[haiku-development] Re: Security

  • From: Jigzat <insecsite@xxxxxx>
  • To: haiku-development@xxxxxxxxxxxxx
  • Date: Mon, 01 Sep 2014 10:18:21 -0500

> El 1/09/2014, a las 10:16, Jigzat <insecsite@xxxxxx> escribió:
> 
> I’m no security expert but, is a multi-user system more secure than a 
> single-user one? how about system wide encryption or at least core components 
> encryption during installation based on the user password and a usb recovery 
> mechanism?.
> 
>> El 1/09/2014, a las 10:06, Augustin Cavalier <waddlesplash@xxxxxxxxx 
>> <mailto:waddlesplash@xxxxxxxxx>> escribió:
>> 
>> On Mon, Sep 1, 2014 at 10:21 AM, Wayne Peter Corwin 
>> <wayne.peter.corwin@xxxxxxxxxxxxxxxx 
>> <mailto:wayne.peter.corwin@xxxxxxxxxxxxxxxx>> wrote:
>> Well okay, so if we take away the multiuser part, what security work has 
>> been done? Or do I understand correctly that Haiku per now doesn't offer any 
>> kind of security?
>> 
>> Not true. We use Coverity for code scanning and fix security issues that 
>> way, we try hard to stay on the latest OpenSSL (and hopefully soon we'll be 
>> on LibreSSL), we have DEP and ASLR implemented (for x86(_64) at least), and 
>> system folders are read-only (you can only change them by mounting 
>> packages).

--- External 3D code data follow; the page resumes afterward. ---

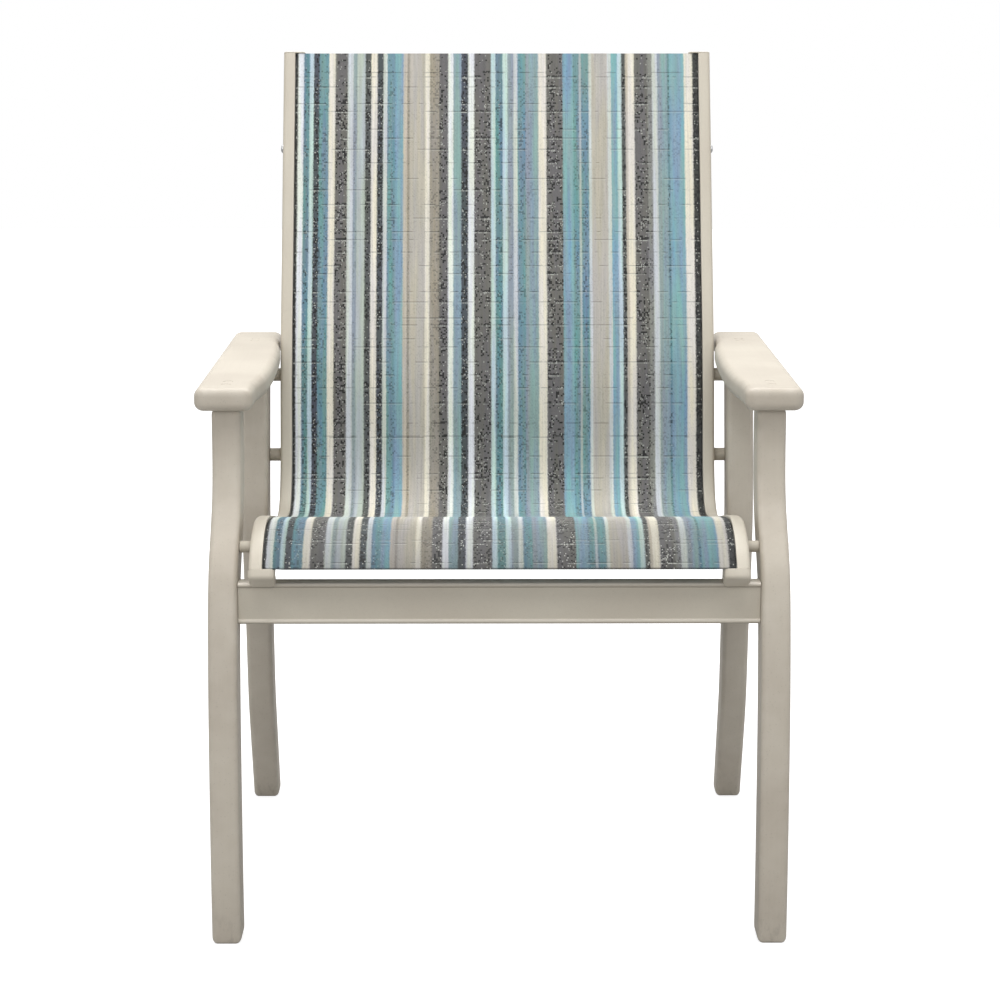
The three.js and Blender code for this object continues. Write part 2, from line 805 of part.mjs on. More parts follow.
// A bowed tube whose straight ends are filled and threaded for the screws
function spreader({ name, distance }) {
  const { at, up } = stationAt(distance);
  const half = railInner - seatGap;
  const forward = new THREE.Vector3(1, 0, 0).cross(up);
  const stations = spreaderBowShares.map((share, i, all) => {
    const straight = i < 2 || i > all.length - 3;
    const bow = straight ? 0 : (spreaderBow * (1 - Math.cos(2 * Math.PI * share))) / 2;
    return {
      at: at.clone().addScaledVector(up, boltLine - bow).setX((2 * share - 1) * half),
      across: forward,
      up,
    };
  });
  const ring = (radius) => arc(0, 0, radius, 0, 360, spreaderSides).slice(1);
  const tubeRadius = spreaderDiameter / 2;
  const tube = swept(stations, ring(tubeRadius), [ring(tubeRadius - spreaderWall)]);
  const [y, z] = boltPlace(distance);
  const filling = (from, to) => pin(from, to, tubeRadius - spreaderWall / 2, spreaderSides, y, z);
  const bore = spreaderScrewDiameter / 2 + boreGap;
  const past = half + overrun;
  const solid = joined(tube, [filling(half - threadedEnd, half), filling(-half, threadedEnd - half)]);
  return part(name, cut(solid, [
    pin(half - threadedEnd - overrun, past, bore, boltSides, y, z),
    pin(-past, threadedEnd + overrun - half, bore, boltSides, y, z),
  ]), metalMaterial);
}

function spreaderScrew([y, z]) {
  const face = railOuter + seatGap;
  const radius = spreaderScrewDiameter / 2;
  return turned([
    [0, railInner - spreaderScrewInTube],
    [radius, railInner - spreaderScrewInTube],
    [radius, face],
    [spreaderScrewHead / 2, face],
    [spreaderScrewHead / 2, face + spreaderScrewHeadThick / 2],
    [spreaderScrewHead / 3, face + spreaderScrewHeadThick],
    [0, face + spreaderScrewHeadThick],
  ], boltSides, y, z);
}

// Putting the chair together

function part(name, geometry, material) {
  const shaded = geometry.toNonIndexed();
  shaded.computeVertexNormals();
  const mesh = new THREE.Mesh(shaded, new THREE.MeshStandardMaterial(material));
  mesh.name = name;
  return mesh;
}

function spacer({ name, place: [y, z], diameter }) {
  const bore = boltRadius + boreGap;
  const ring = turned([
    [bore, railOuter + seatGap],
    [diameter / 2, railOuter + seatGap],
    [diameter / 2, legInner - seatGap],
    [bore, legInner - seatGap],
    [bore, railOuter + seatGap],
  ], spacerSides, y, z);
  return [name, ring, plasticMaterial];
}

// Every piece of the right side, which the left side mirrors
const sidePieces = [
  [
    'front_leg',
    legBoard(frontLegOutline, [boltSpots[0], ...frontBeamBolts], frontArmScrews),
    frameMaterial,
  ],
  [
    'rear_leg',
    legBoard(rearLegOutline, [...boltSpots.slice(1), ...rearBeamBolts], rearArmScrews),
    frameMaterial,
  ],
  ['arm', armBoard(), frameMaterial],
  ['sling_rail', rail(), metalMaterial],
  ['rail_front_cap', frontCap(), plasticMaterial],
  ['rail_top_cap', topCap(), plasticMaterial],
  ['spline_rod', splineRod(), rodMaterial],
  ...spacers.map(spacer),
  ...spacers.flatMap(({ name, place }) => [
    [name.replace('spacer', 'rail_bolt'), bolt(railInner - boltPastRail, place), steelMaterial],
    [name.replace('spacer', 'cap_nut'), capNut(place), steelMaterial],
  ]),
  ...frontBeamBolts.map((place, i) => [
    `front_beam_bolt_${i + 1}`,
    bolt(legInner - beamBoltReach, place),
    steelMaterial,
  ]),
  ...rearBeamBolts.map((place, i) => [
    `rear_beam_bolt_${i + 1}`,
    bolt(legInner - beamBoltReach, place),
    steelMaterial,
  ]),
  ...armScrewSpots.map((place, i) => [`arm_screw_${i + 1}`, armScrew(place), steelMaterial]),
  ...spreaders.map(({ name }, i) => [`${name}_screw`, spreaderScrew(spreaderSpots[i]), steelMaterial]),
];

const chair = new THREE.Group();
for (const [name, geometry, material] of sidePieces) {
  chair.add(part(`right_${name}`, geometry, material));
  chair.add(part(`left_${name}`, mirrored(geometry), material));
}
chair.add(beam('front_beam', frontBeamFace, frontBeamTop - beamHeight, 1));
chair.add(beam('rear_beam', rearBeamFace, rearBeamTop - beamHeight, -1));
chair.add(part('sling', slingSheet(), fabricMaterial));
chair.add(...spreaders.map(spreader));

// The origin is on the floor at the middle of the chair's length
const bounds = new THREE.Box3().setFromObject(chair);
chair.position.y = -(bounds.min.y + bounds.max.y) / 2;
const group = new THREE.Group();
group.add(chair);
export default group;
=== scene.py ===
import math

import bpy
import numpy as np
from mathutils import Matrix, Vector


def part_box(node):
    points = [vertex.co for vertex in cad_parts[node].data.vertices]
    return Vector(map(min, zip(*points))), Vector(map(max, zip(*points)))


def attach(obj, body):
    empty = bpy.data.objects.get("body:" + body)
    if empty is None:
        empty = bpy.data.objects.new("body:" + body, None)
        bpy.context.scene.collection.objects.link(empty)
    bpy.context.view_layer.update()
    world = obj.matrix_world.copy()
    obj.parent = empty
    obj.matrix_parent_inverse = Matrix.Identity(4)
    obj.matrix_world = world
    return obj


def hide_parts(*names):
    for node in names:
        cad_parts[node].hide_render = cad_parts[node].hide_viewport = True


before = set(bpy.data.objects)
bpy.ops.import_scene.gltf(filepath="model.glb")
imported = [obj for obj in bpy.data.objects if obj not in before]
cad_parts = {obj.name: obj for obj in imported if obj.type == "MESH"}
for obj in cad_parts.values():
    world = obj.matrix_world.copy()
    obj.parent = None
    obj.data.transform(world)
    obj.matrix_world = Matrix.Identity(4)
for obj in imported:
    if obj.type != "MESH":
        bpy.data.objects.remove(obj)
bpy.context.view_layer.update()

# Front and rear legs: boards of solid polymer sawn to a curve, with every edge rounded over and a
# fine matt skin. They stand on their sawn ends, carry the arms on their tops, and the beams and the
# sling rails are bolted to them.

MM = 0.001
DATUM = 336.23  # the legs' foremost face lies this far ahead of the origin
SHARP = math.radians(34)  # a crease stays crisp above this turn
LEG_INNER = 281.25
LEG_OUTER = 313
LEG_TOP = 574.3
LEG_EDGE = 6
LEG_CORNER = 3
SUPPORT = 1.5  # keeps the flat of a board flat up to its rounded edge
COUNTERBORE = 15
COUNTERBORE_FLOOR = 307.3
CLEAR = 7  # a boring pin runs on this far past the surface
SIDES = (("right", 1), ("left", -1))
FRONT_LEG_SWEEP = 98  # how far the sawn face steps back behind its foremost point
FRONT_LEG_DEPTHS = [49]
REAR_LEG_FACE = 460  # the rear leg's foremost point
REAR_LEG_SWEEP = 119
REAR_LEG_DEPTHS = [37.1, 44.1, 52.2, 56.3, 58]  # from the floor up
FRONT_LEG_SHARES = [
    (0, 0.03), (0.12, 0), (0.35, 0.01), (0.48, 0.05), (0.6, 0.14), (0.68, 0.25), (0.725, 0.38),
    (0.76, 0.55), (0.795, 0.73), (0.83, 0.88), (0.865, 0.96), (0.92, 1), (1, 1),
]
REAR_LEG_SHARES = [
    (0, 1), (0.07, 0.84), (0.15, 0.65), (0.25, 0.44), (0.42, 0.27), (0.52, 0.13), (0.61, 0.03),
    (0.68, 0), (0.73, 0.02), (0.8, 0.07), (0.9, 0.16), (1, 0.245),
]


class Signal:
    """A socket of a finish, on which sums and products build Math nodes."""

    def __init__(self, finish, socket):
        self.finish = finish
        self.socket = socket

    def maths(self, operation, *values, clamp=False):
        settings = {"operation": operation, "use_clamp": clamp}
        return self.finish.add("ShaderNodeMath", settings, dict(enumerate(values)))

    def __add__(self, other):
        return self.maths("ADD", self, other)

    def __radd__(self, other):
        return self.maths("ADD", other, self)

    def __sub__(self, other):
        return self.maths("SUBTRACT", self, other)

    def __rsub__(self, other):
        return self.maths("SUBTRACT", other, self)

    def __mul__(self, other):
        return self.maths("MULTIPLY", self, other)

    def __rmul__(self, other):
        return self.maths("MULTIPLY", other, self)

    def __truediv__(self, other):
        return self.maths("DIVIDE", self, other)

    def __mod__(self, other):
        return self.maths("FLOORED_MODULO", self, other)

    def __gt__(self, other):
        return self.maths("GREATER_THAN", self, other)

    def __lt__(self, other):
        return self.maths("LESS_THAN", self, other)

    def floor(self):
        return self.maths("FLOOR", self)

    def fraction(self):
        return self.maths("FRACT", self)

    def near(self, value):
        """1 where the signal is within 0.7 of the value, otherwise 0."""
        gap = self - value
        return gap * gap < 0.5

    def rounded(self):
        """Across each whole step, the height of a round yarn: 0 at its sides, 1 along its middle."""
        from_middle = 2 * self.fraction() - 1
        return 1 - from_middle * from_middle

    def between(self, low, high):
        """0 at low, 1 at high, eased between them."""
        settings = {"interpolation_type": "SMOOTHSTEP"}
        return self.finish.add("ShaderNodeMapRange", settings, {0: self, 1: low, 2: high})


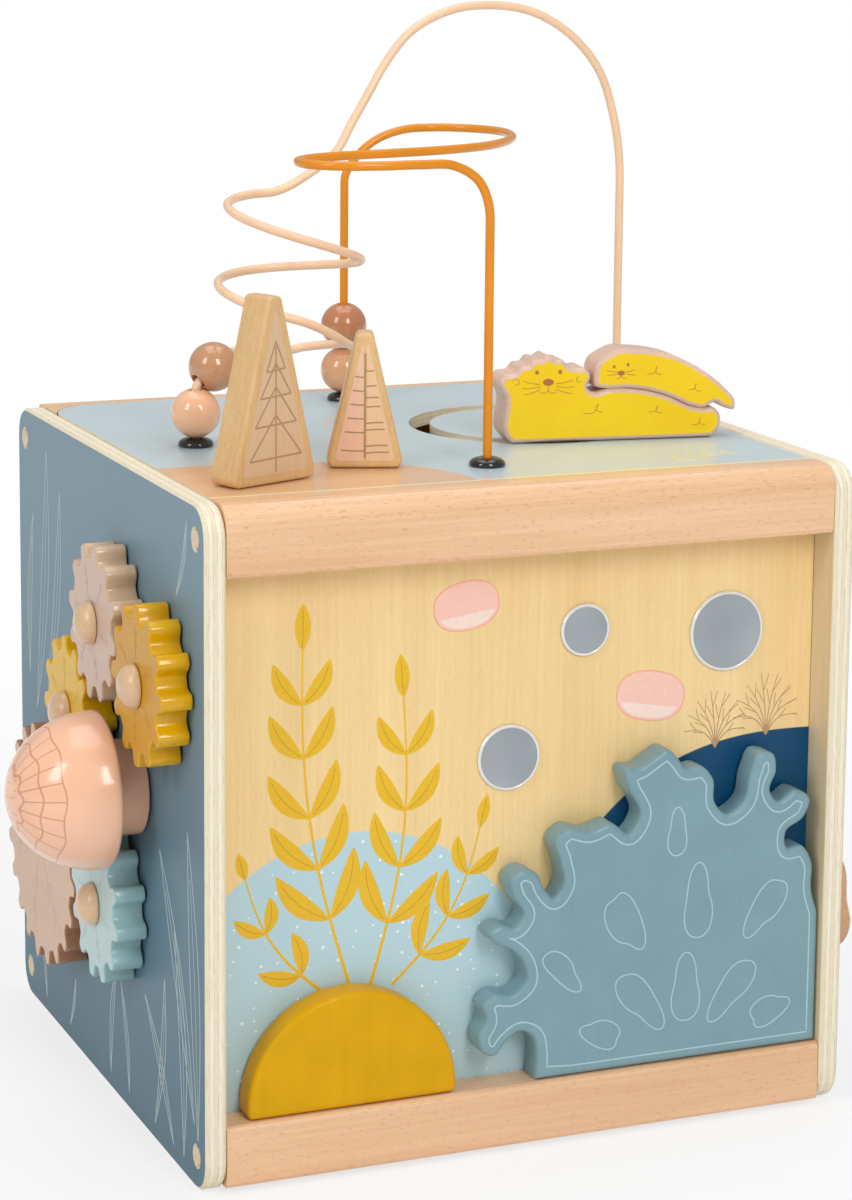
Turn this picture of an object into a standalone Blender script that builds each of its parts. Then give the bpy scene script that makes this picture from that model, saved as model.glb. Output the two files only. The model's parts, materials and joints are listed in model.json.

ATM there is no privilege separation, but implementing that would 
>> be quite a lot of work and I don't know who has the time for that... 
>> However, the kernel does support users with passwords (and SSHD can use 
>> that), it's only the GUI apps that don't do anything with it IIRC.
>> 
>> If you notice any ways that someone can take control of the system without a 
>> user running an application deliberately, let us know :)
>> 
>> -Augustin
>> 
> 


Sorry for the top posting, I totally forgot about it.